If you look at where standards play, they don't play very well with companies that have proprietary structures. They don't have a cost structure in terms of [research and development] and their sales models that really supports it. Subsequently, you've seen what were the largest server companies in the world lose money in their current enterprise businesses. The issue is when you move to standards, cost, logistics, distribution and efficiency become extremely important. Those companies are not set up to fly in that environment. Take Sun: They were always Unix and they're having trouble. HP is the largest Intel server company in the world, and even they don't make any money. So the real benefit is we already have a model that is refined for that standards-based, commodity-based environment. As we see more software and systems management software come and support standards - which we are - it flies into the sweet spot of our business model and leaves the sweet spot of our competitors' business models.

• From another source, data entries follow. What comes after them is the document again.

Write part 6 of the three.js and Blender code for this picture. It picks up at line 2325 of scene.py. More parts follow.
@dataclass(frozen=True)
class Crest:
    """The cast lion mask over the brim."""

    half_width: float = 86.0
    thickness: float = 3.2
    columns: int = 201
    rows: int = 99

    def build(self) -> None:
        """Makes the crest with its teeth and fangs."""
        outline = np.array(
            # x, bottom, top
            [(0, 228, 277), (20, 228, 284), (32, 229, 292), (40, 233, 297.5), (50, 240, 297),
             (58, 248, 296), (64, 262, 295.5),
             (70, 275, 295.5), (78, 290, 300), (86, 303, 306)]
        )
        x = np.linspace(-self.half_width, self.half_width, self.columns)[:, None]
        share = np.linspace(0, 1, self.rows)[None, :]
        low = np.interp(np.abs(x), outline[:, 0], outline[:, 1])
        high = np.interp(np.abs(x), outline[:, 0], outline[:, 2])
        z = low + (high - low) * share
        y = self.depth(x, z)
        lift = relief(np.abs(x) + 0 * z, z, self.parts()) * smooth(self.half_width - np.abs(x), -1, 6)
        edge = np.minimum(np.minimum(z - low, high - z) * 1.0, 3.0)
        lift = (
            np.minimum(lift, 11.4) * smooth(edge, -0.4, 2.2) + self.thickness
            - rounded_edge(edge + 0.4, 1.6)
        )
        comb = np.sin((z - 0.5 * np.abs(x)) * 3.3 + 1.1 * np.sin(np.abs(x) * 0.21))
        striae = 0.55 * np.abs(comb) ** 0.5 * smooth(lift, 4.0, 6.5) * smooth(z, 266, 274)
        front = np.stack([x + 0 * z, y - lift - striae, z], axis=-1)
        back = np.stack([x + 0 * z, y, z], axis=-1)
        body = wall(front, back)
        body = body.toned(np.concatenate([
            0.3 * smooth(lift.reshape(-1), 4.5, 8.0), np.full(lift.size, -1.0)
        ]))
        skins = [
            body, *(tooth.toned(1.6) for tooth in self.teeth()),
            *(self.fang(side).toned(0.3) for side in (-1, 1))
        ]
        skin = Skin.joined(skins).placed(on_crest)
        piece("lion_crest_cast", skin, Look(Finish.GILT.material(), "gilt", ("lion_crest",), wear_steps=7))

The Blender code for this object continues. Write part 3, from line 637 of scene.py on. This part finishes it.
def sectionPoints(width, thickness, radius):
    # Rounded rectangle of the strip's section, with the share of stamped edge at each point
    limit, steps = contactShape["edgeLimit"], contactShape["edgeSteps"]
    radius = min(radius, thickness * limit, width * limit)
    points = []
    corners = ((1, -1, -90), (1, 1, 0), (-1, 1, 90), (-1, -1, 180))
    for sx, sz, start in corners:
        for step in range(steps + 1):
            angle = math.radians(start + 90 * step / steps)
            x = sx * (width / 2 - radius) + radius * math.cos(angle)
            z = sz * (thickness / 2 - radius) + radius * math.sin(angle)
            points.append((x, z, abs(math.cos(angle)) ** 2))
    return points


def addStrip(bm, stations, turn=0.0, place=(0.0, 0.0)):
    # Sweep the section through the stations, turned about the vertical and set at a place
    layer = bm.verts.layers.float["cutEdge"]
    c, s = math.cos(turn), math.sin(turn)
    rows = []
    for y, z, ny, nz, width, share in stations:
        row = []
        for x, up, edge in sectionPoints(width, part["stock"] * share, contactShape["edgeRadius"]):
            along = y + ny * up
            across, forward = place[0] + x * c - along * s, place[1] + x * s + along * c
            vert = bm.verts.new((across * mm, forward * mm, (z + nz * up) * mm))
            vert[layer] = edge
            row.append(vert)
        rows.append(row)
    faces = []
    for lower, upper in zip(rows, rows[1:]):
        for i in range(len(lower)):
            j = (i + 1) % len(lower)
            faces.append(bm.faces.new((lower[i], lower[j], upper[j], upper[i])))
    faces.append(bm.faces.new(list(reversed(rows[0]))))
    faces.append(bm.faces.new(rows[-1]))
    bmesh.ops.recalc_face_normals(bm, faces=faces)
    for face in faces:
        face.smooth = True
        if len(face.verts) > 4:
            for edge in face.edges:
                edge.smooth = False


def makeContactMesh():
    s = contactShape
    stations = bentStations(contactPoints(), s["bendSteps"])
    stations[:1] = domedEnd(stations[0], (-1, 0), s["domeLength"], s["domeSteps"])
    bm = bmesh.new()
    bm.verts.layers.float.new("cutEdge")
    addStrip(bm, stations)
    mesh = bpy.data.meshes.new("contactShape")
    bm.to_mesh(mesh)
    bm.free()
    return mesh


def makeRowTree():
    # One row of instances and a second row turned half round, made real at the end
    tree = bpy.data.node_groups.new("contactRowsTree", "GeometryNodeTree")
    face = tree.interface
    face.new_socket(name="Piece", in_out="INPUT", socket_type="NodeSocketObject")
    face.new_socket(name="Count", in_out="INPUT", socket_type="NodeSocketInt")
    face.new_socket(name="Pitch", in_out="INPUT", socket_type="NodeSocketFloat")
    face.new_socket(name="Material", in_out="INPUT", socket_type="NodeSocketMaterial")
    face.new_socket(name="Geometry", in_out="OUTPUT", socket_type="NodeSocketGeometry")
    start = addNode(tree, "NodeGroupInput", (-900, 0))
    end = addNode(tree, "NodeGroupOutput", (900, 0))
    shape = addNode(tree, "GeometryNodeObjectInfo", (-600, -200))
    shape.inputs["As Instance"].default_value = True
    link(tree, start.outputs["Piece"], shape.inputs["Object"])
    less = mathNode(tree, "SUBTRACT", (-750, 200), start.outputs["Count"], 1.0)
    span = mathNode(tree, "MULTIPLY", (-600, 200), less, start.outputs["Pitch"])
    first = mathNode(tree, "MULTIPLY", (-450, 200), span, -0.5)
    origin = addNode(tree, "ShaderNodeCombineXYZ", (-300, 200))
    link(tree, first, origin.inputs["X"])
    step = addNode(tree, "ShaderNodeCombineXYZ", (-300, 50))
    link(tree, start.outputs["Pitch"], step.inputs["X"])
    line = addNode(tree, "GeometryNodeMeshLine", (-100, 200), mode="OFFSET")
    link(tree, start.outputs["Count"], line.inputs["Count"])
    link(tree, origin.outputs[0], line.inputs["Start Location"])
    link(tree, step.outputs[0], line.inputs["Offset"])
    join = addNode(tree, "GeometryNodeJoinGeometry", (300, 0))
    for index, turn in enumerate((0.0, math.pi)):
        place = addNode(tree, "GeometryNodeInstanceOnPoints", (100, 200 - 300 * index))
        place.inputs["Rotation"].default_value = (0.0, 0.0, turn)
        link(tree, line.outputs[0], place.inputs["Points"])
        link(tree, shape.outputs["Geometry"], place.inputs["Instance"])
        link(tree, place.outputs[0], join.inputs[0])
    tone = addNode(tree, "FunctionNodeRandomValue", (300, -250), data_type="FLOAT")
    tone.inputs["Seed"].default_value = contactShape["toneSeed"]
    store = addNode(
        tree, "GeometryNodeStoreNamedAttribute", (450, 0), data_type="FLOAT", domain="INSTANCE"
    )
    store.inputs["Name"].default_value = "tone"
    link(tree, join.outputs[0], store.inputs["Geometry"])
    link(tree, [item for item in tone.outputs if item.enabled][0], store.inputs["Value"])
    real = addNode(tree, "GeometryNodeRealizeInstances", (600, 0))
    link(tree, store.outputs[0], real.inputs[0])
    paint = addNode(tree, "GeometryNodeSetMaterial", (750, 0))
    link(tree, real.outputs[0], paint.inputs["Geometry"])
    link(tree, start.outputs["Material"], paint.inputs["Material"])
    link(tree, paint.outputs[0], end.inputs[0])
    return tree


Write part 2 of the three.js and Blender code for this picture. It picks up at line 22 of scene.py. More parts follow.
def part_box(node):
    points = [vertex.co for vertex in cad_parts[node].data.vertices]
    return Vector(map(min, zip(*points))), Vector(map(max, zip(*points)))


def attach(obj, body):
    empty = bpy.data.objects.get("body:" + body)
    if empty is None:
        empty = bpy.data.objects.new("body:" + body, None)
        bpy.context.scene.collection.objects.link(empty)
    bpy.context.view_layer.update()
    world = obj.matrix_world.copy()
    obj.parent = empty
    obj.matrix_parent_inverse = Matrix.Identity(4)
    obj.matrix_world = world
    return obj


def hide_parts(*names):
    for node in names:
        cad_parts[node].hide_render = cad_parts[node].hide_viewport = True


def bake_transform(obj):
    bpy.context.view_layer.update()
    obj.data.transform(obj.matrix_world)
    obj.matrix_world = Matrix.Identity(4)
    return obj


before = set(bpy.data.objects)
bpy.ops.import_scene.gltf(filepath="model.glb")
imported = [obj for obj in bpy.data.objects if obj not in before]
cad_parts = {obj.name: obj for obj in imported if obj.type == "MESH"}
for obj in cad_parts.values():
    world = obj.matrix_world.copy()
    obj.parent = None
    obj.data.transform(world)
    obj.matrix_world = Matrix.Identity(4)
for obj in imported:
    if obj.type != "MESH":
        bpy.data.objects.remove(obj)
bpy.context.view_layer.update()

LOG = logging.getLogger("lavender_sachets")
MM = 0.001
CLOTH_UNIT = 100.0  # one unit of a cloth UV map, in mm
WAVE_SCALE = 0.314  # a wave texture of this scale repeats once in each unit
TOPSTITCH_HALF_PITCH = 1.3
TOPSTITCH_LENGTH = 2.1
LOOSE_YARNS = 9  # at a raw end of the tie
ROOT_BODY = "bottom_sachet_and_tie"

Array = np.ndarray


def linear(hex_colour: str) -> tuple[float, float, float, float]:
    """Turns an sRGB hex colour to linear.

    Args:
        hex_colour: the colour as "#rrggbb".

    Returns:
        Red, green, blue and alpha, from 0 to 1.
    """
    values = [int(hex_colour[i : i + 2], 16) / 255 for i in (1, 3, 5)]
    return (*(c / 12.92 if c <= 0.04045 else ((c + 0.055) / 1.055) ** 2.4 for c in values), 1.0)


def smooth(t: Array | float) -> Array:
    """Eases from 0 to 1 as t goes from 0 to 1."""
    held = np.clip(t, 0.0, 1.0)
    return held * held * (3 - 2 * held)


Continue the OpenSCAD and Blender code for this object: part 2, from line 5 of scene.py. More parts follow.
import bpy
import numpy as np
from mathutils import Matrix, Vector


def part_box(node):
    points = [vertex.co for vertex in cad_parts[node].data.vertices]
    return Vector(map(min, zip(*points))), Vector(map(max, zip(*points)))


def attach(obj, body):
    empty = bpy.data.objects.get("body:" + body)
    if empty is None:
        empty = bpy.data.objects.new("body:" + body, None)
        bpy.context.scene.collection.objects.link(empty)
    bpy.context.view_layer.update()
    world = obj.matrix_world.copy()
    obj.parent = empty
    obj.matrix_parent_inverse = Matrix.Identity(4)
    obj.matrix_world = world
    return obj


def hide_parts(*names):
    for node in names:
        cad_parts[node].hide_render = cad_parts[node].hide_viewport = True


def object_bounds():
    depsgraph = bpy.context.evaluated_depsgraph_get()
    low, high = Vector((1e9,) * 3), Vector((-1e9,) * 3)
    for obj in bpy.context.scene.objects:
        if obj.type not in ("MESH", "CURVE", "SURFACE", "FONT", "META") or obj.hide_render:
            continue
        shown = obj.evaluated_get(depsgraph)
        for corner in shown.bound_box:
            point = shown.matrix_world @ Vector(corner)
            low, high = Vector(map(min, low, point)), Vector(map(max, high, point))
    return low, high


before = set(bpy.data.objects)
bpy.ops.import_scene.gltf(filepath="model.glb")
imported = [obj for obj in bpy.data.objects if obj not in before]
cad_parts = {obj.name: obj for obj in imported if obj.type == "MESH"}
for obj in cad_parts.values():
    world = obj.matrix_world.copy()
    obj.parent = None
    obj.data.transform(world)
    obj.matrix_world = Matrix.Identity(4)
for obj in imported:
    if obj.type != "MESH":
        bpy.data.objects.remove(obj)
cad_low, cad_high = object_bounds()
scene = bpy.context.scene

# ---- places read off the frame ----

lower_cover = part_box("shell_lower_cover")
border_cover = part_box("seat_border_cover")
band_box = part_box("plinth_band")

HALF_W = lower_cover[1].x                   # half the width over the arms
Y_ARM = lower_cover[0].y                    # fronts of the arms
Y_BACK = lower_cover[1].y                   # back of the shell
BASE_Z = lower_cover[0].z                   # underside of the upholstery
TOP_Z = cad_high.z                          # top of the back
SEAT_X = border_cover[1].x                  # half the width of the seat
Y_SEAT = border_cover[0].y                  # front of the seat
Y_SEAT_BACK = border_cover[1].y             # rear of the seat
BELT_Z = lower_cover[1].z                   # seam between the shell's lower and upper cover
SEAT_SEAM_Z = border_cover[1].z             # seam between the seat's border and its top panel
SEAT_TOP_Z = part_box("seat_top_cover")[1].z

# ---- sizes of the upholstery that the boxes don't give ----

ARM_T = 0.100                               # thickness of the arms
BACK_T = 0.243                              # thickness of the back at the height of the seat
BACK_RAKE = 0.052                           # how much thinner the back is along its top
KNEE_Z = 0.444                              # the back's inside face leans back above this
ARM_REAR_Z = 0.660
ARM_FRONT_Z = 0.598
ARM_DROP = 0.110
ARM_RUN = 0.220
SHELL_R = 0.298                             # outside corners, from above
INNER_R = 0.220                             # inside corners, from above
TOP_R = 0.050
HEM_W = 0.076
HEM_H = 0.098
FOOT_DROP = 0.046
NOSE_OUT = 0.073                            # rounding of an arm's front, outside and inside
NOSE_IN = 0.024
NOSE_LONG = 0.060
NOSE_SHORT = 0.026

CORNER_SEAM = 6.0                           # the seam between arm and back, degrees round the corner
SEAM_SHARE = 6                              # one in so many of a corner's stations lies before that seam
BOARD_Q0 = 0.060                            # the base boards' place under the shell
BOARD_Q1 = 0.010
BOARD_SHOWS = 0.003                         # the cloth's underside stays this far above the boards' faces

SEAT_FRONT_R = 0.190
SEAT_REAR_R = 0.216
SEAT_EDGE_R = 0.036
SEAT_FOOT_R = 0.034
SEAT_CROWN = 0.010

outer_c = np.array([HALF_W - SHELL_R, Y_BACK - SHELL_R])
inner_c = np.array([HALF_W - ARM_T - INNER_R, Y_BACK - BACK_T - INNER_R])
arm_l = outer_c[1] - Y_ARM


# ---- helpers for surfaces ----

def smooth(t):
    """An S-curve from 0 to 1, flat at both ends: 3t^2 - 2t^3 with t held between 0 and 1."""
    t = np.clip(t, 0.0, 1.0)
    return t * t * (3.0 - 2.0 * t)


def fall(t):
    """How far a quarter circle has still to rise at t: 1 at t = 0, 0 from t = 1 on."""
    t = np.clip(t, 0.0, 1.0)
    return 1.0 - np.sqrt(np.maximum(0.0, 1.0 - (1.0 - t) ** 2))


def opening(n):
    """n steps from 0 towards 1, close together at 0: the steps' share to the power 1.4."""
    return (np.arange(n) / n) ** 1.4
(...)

Q: What do you think of high-level directions such as utility, autonomic, grid or on-demand computing? How real are they, and do they pose any threat to Dell's business?

They are very fancy buzzwords for models that have existed in the past that have proven unsuccessful. If you assume that the status quo will never change and that companies will continue to have all the complexity and challenges in the data center, there will be some of them who will want an on-demand type of capability. The vast majority of systems that are sold are not to that type of environment. They are to small and midsize businesses and large companies that are not looking for that kind of value and are finding they can move to a grid structure, which is more aligned with standards and simplicity. They actually can get more cost savings, and they are not outsourcing or 'de-skilling' their company in an area that they, frankly, are going to need in the future. I don't think you can find any company that has outsourced its entire IT infrastructure in the on-demand mode and been a leader in their industry.

Q: How does Dell view on-demand technology, and how are you meeting demand for that with your customers?

We are meeting it with the standards, which say as you need more capacity you buy more thin, low-cost servers and you add capacity incrementally. The problem with on-demand is fundamentally you are buying a great big mainframe and paying for the portion you use. Someone eats the cost of that unused capacity somewhere. Basically, it's a strategy to sell big iron, because it is either going to cost the customer money or IBM money. We've seen companies go away from Sun systems because they had to buy huge capacities and fill it up over time. A much more efficient model is to buy just what you need and as you need more buy more thin servers with standard architectures that can handle all of your needs while you grow. The pay-as-you grow method is more efficient for suppliers and for customers.

Q: What are the factors that you look for in markets in order to be able to enter them?

There are several things. One is the emergence of essentially a merchant component industry. You've got to start finding the movement from proprietary ownership of all the product to a merchant ownership where you can see suppliers making the molecular components that go into the product, rather than one company owning it all. The second thing we look at is a kind of umbrella profit pool, meaning a large enough profit pool that is worth collapsing, but still be profitable. Third, we have to look and see customers are requesting or suggesting that Dell participate in the marketplace so we have some customer pull on what we're going after.

Q: Looking ahead three to five years from now, how will Dell be different as you respond to things that you're seeing in the market?

Well, we have a US$60 billion target for the company, or goal I should say, that we're about two years into a five- or six-year program. So far we're on track. That shows we would have only about 50 percent or less dependency on client business, and the rest would be in enterprise products, servers and storage, networking products, services and then software and peripherals, which is to a great degree printers and displays. So that is what we had envisioned.

We're wondering now whether this whole notion of the consumer electronics industry might be a little bigger, so that might skew it a little bit toward the consumer side. But we will still have the predominance of our products outside of the client, which are desktops and notebooks.

Q: Are there some future technologies that you feel aren't getting enough attention?

Bandwidth and wireless capability we wish were accelerating a little faster. There is another area in the standardization of systems management so that you have uniform management across storage, telecom and servers. That software technology capability really hasn't emerged in a standards form yet. That's something that could use a lot more pushing because we're going to need it for the myriad of clustered thin servers in the future. Customers don't want to have a multi-system management environment. They'd like to have one that could manage all the hardware and all the systems.